With the demonstration of first GeV electron beams and a trend towards improved reproducibility, beam quality and control over the involved plasma processes, plasma-acceleration techniques are drawing considerable interest in the traditional accelerator community. As a consequence, DESY, Germany's leading accelerator centre, has established a unique research programme for plasma-based novel acceleration techniques with the goal to symbiotically combine conventional and new accelerator concepts. This presentation will give an introduction into the field of plasma wake acceleration and provide an overview about novel-accelerator experiments at DESY including the FLASHForward project.

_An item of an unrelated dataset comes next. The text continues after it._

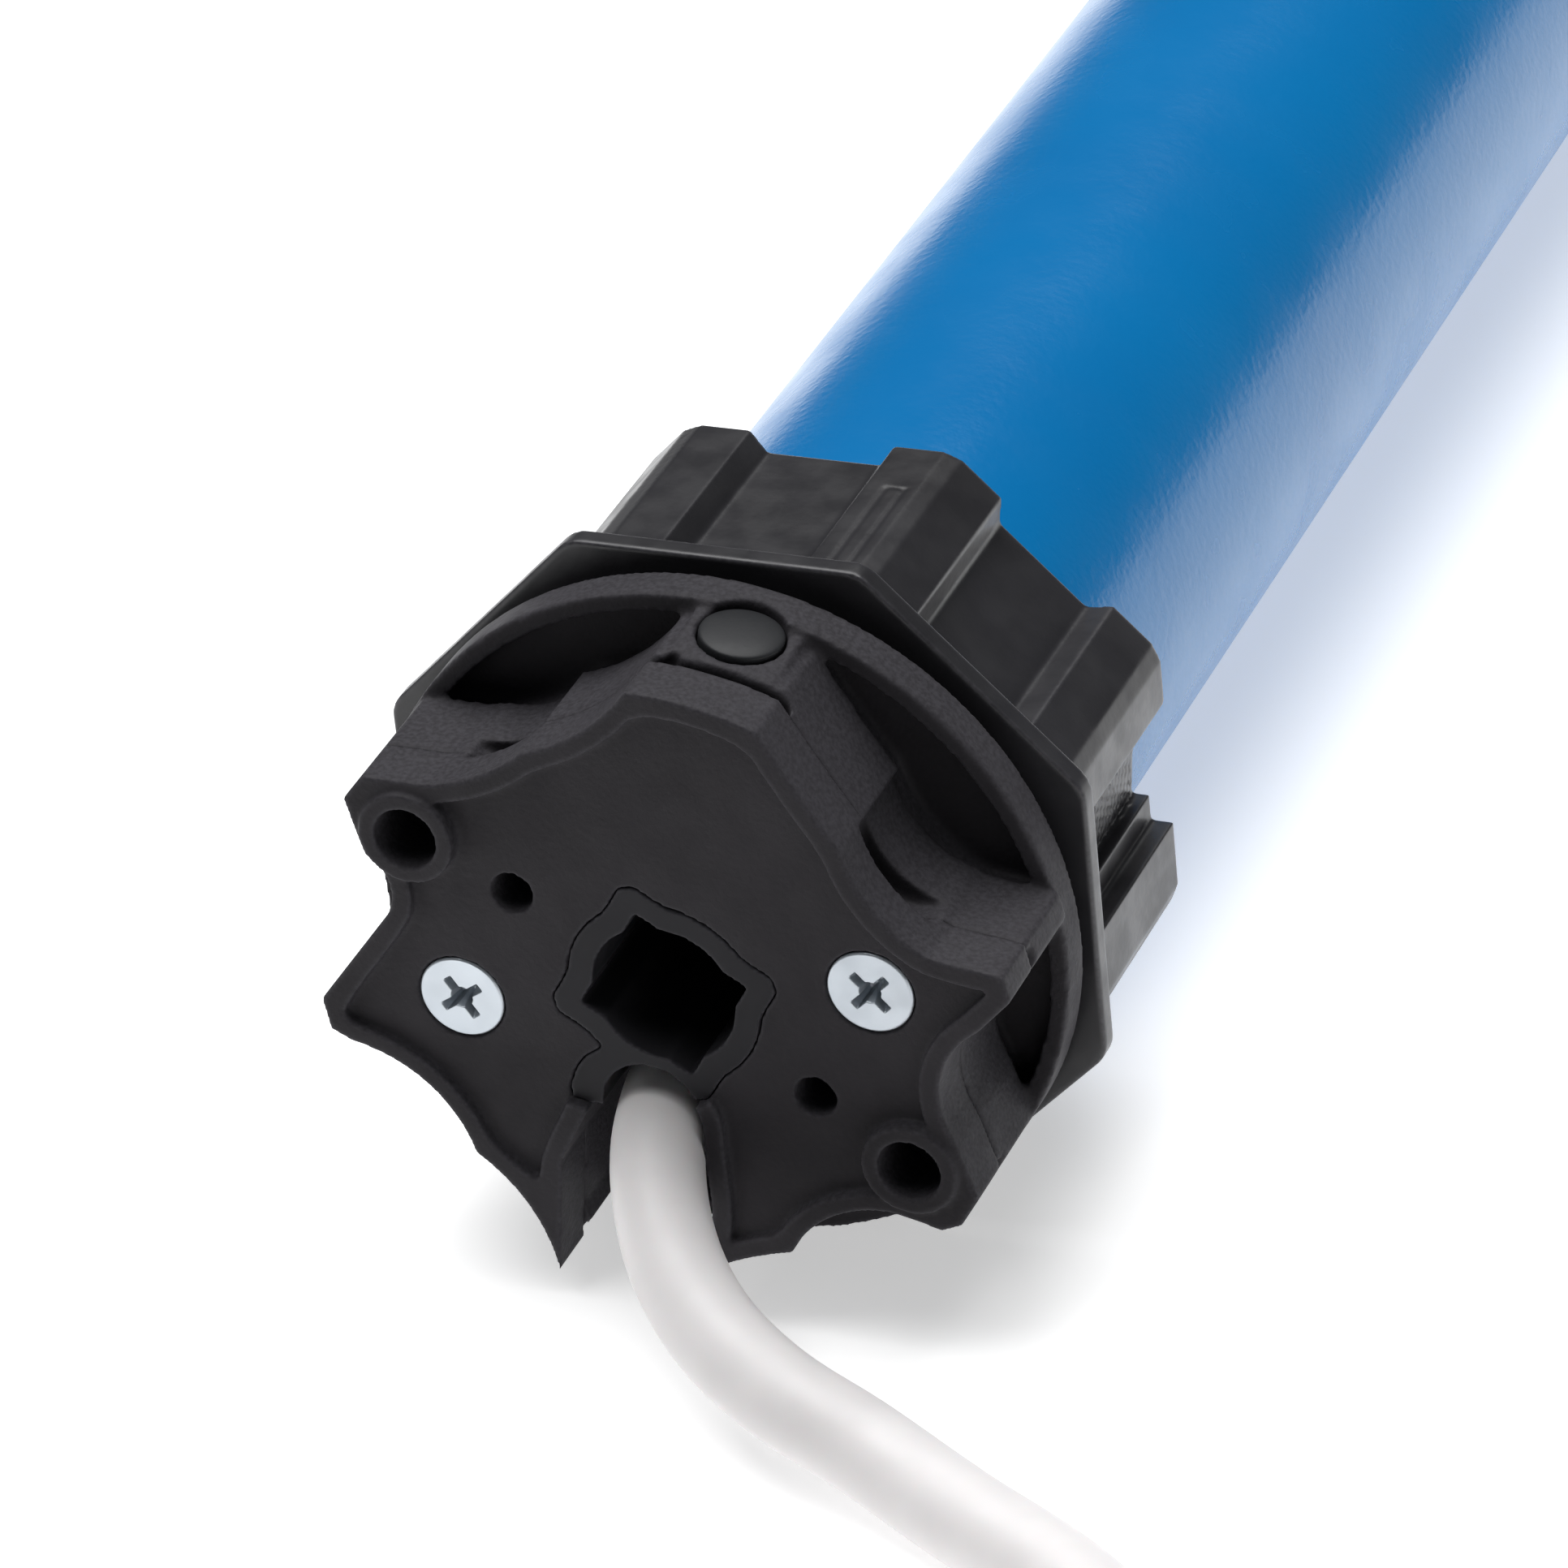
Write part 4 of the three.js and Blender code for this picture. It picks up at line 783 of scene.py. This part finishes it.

FLASHForward is a pioneering beam-driven plasma-wakefield experiment that aims to produce, in a few centimeters of ionized gas, electron beams of energies exceeding 1.5 GeV that are of sufficient quality to demonstrate gain in a free-electron laser. The experimental beamline will allow for milestone studies assessing plasma-internal particle injection regimes, external injection, and controlled beam capturing and release important for future applications in photon science and particle physics. The facility provides a unique combination of low-emittance GeV-class electrons from the superconducting MHz repetition rate accelerator FLASH synchronized to a 25 TW laser interacting in a windowless, optically accessible, versatile plasma target. Experiments commenced in 2018 and are foreseen to run for the next decade, opening up new avenues in this highly dynamic research field.